-- START --

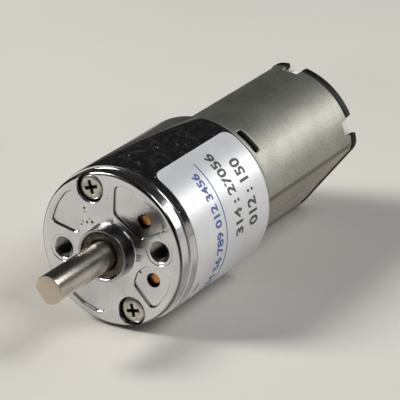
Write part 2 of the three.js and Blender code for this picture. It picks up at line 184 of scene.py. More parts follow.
def dress(piece, material, body, slot, *nodes, smooth=40, weighted=False):
    cleanMesh(piece, 1e-7)
    smoothEdges(piece, smooth)
    if weighted:
        applied(piece, "WEIGHTED_NORMAL", keep_sharp=True, weight=60)
    piece.data.materials.clear()
    piece.data.materials.append(material)
    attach(piece, body)
    if nodes:
        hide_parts(*nodes)
    return piece


def curved(start, corner, end, t):
    # a point on the short curve that cuts a corner
    return start * (1 - t) ** 2 + corner * 2 * t * (1 - t) + end * t ** 2


def roundedOutline(corners, radius, steps=5):
    # corner points of (x, z) with every corner rounded
    made = []
    count = len(corners)
    for i in range(count):
        here = Vector(corners[i])
        before = (Vector(corners[i - 1]) - here)
        after = (Vector(corners[(i + 1) % count]) - here)
        reach = min(radius, before.length * 0.45, after.length * 0.45)
        a, b = here + before.normalized() * reach, here + after.normalized() * reach
        for k in range(steps + 1):
            t = k / steps
            made.append(tuple(curved(a, here, b, t)))
    return made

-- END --

## GIVEN TASK
Output all of the material, please, exactly as it stands.

## OUTPUT OF THE TASK
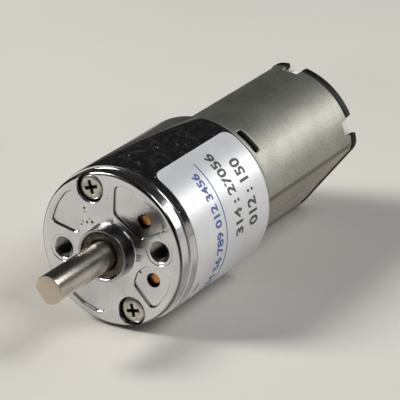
Write part 2 of the three.js and Blender code for this picture. It picks up at line 184 of scene.py. More parts follow.
def dress(piece, material, body, slot, *nodes, smooth=40, weighted=False):
    cleanMesh(piece, 1e-7)
    smoothEdges(piece, smooth)
    if weighted:
        applied(piece, "WEIGHTED_NORMAL", keep_sharp=True, weight=60)
    piece.data.materials.clear()
    piece.data.materials.append(material)
    attach(piece, body)
    if nodes:
        hide_parts(*nodes)
    return piece


def curved(start, corner, end, t):
    # a point on the short curve that cuts a corner
    return start * (1 - t) ** 2 + corner * 2 * t * (1 - t) + end * t ** 2


def roundedOutline(corners, radius, steps=5):
    # corner points of (x, z) with every corner rounded
    made = []
    count = len(corners)
    for i in range(count):
        here = Vector(corners[i])
        before = (Vector(corners[i - 1]) - here)
        after = (Vector(corners[(i + 1) % count]) - here)
        reach = min(radius, before.length * 0.45, after.length * 0.45)
        a, b = here + before.normalized() * reach, here + after.normalized() * reach
        for k in range(steps + 1):
            t = k / steps
            made.append(tuple(curved(a, here, b, t)))
    return made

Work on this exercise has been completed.